## Exercise aim
Copy out the entries below in full and exactly.

[START OF Raw data]

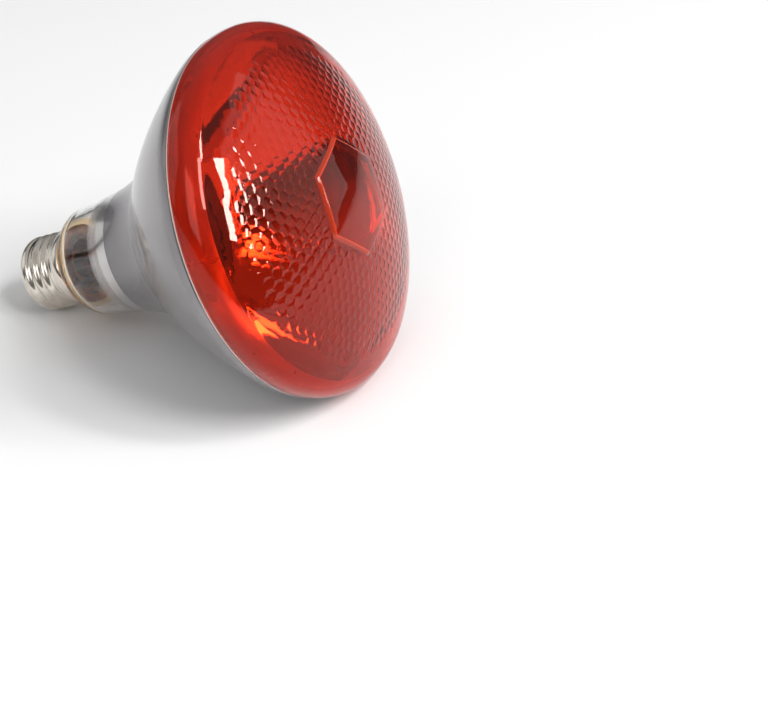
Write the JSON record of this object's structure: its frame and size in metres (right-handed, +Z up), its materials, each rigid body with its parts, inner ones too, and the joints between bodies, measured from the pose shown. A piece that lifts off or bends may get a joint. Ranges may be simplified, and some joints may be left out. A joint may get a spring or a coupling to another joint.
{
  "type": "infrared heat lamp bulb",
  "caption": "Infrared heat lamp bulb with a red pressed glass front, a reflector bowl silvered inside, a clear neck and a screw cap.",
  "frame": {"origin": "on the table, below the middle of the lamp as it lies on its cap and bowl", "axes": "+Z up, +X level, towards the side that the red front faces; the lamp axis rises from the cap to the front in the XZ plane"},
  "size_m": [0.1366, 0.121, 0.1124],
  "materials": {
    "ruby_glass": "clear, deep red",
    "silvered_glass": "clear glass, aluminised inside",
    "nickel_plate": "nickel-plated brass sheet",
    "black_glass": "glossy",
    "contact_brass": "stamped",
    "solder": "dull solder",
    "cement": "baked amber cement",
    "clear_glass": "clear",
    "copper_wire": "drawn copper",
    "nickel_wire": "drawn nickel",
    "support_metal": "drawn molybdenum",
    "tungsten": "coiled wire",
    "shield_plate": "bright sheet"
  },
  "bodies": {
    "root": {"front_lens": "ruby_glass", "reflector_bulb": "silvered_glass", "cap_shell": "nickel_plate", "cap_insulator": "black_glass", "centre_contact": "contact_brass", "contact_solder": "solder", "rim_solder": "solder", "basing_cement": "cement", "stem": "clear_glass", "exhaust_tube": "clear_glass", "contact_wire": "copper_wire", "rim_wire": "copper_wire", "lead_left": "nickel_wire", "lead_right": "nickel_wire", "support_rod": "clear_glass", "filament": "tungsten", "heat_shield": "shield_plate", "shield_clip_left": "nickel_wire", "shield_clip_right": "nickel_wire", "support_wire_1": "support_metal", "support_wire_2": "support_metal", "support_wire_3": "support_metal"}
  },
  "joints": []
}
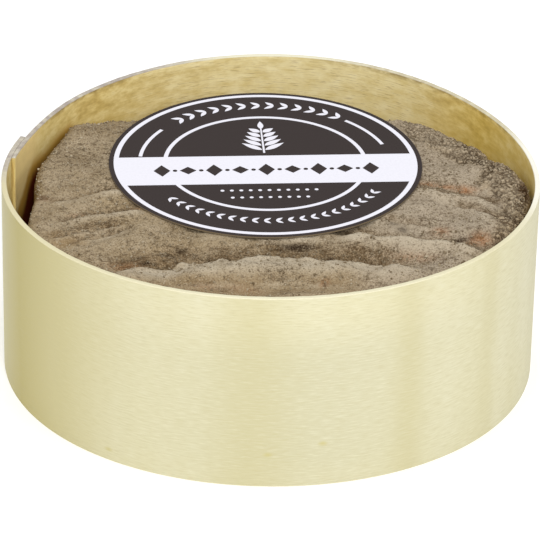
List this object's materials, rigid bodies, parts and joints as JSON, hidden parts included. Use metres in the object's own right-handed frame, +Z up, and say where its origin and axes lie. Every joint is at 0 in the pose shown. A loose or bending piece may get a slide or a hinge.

[END OF Raw data]

## Result
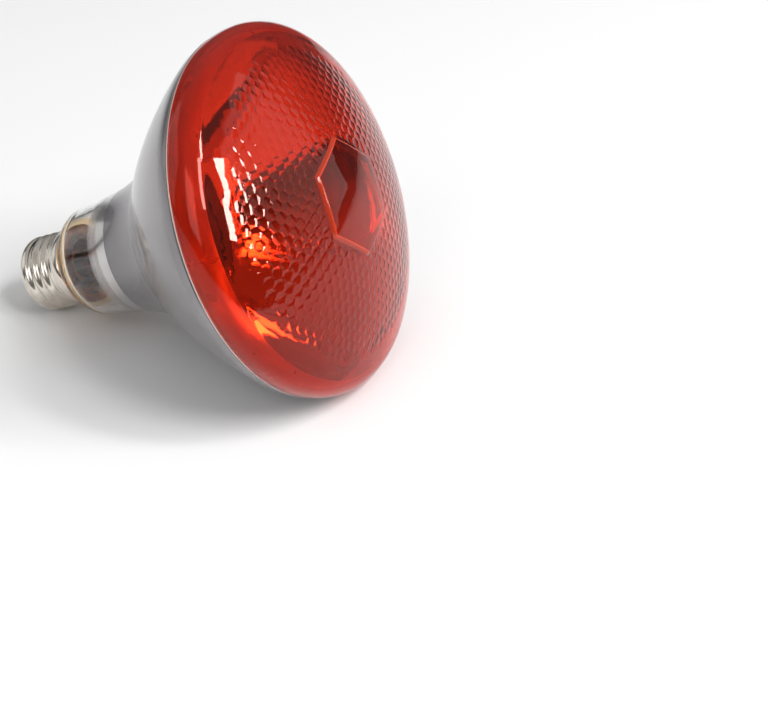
Write the JSON record of this object's structure: its frame and size in metres (right-handed, +Z up), its materials, each rigid body with its parts, inner ones too, and the joints between bodies, measured from the pose shown. A piece that lifts off or bends may get a joint. Ranges may be simplified, and some joints may be left out. A joint may get a spring or a coupling to another joint.
{
  "type": "infrared heat lamp bulb",
  "caption": "Infrared heat lamp bulb with a red pressed glass front, a reflector bowl silvered inside, a clear neck and a screw cap.",
  "frame": {"origin": "on the table, below the middle of the lamp as it lies on its cap and bowl", "axes": "+Z up, +X level, towards the side that the red front faces; the lamp axis rises from the cap to the front in the XZ plane"},
  "size_m": [0.1366, 0.121, 0.1124],
  "materials": {
    "ruby_glass": "clear, deep red",
    "silvered_glass": "clear glass, aluminised inside",
    "nickel_plate": "nickel-plated brass sheet",
    "black_glass": "glossy",
    "contact_brass": "stamped",
    "solder": "dull solder",
    "cement": "baked amber cement",
    "clear_glass": "clear",
    "copper_wire": "drawn copper",
    "nickel_wire": "drawn nickel",
    "support_metal": "drawn molybdenum",
    "tungsten": "coiled wire",
    "shield_plate": "bright sheet"
  },
  "bodies": {
    "root": {"front_lens": "ruby_glass", "reflector_bulb": "silvered_glass", "cap_shell": "nickel_plate", "cap_insulator": "black_glass", "centre_contact": "contact_brass", "contact_solder": "solder", "rim_solder": "solder", "basing_cement": "cement", "stem": "clear_glass", "exhaust_tube": "clear_glass", "contact_wire": "copper_wire", "rim_wire": "copper_wire", "lead_left": "nickel_wire", "lead_right": "nickel_wire", "support_rod": "clear_glass", "filament": "tungsten", "heat_shield": "shield_plate", "shield_clip_left": "nickel_wire", "shield_clip_right": "nickel_wire", "support_wire_1": "support_metal", "support_wire_2": "support_metal", "support_wire_3": "support_metal"}
  },
  "joints": []
}
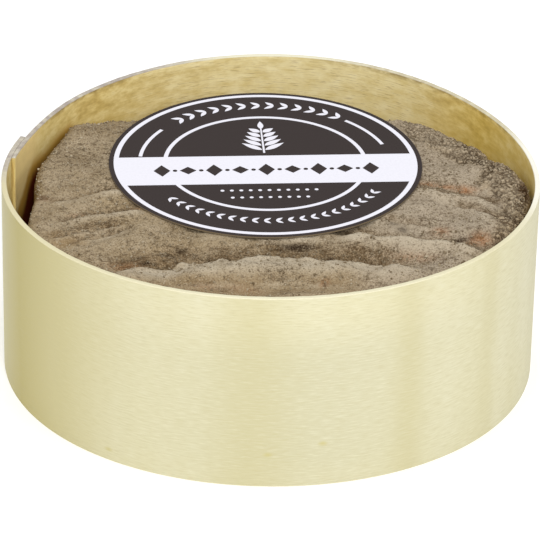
List this object's materials, rigid bodies, parts and joints as JSON, hidden parts included. Use metres in the object's own right-handed frame, +Z up, and say where its origin and axes lie. Every joint is at 0 in the pose shown. A loose or bending piece may get a slide or a hinge.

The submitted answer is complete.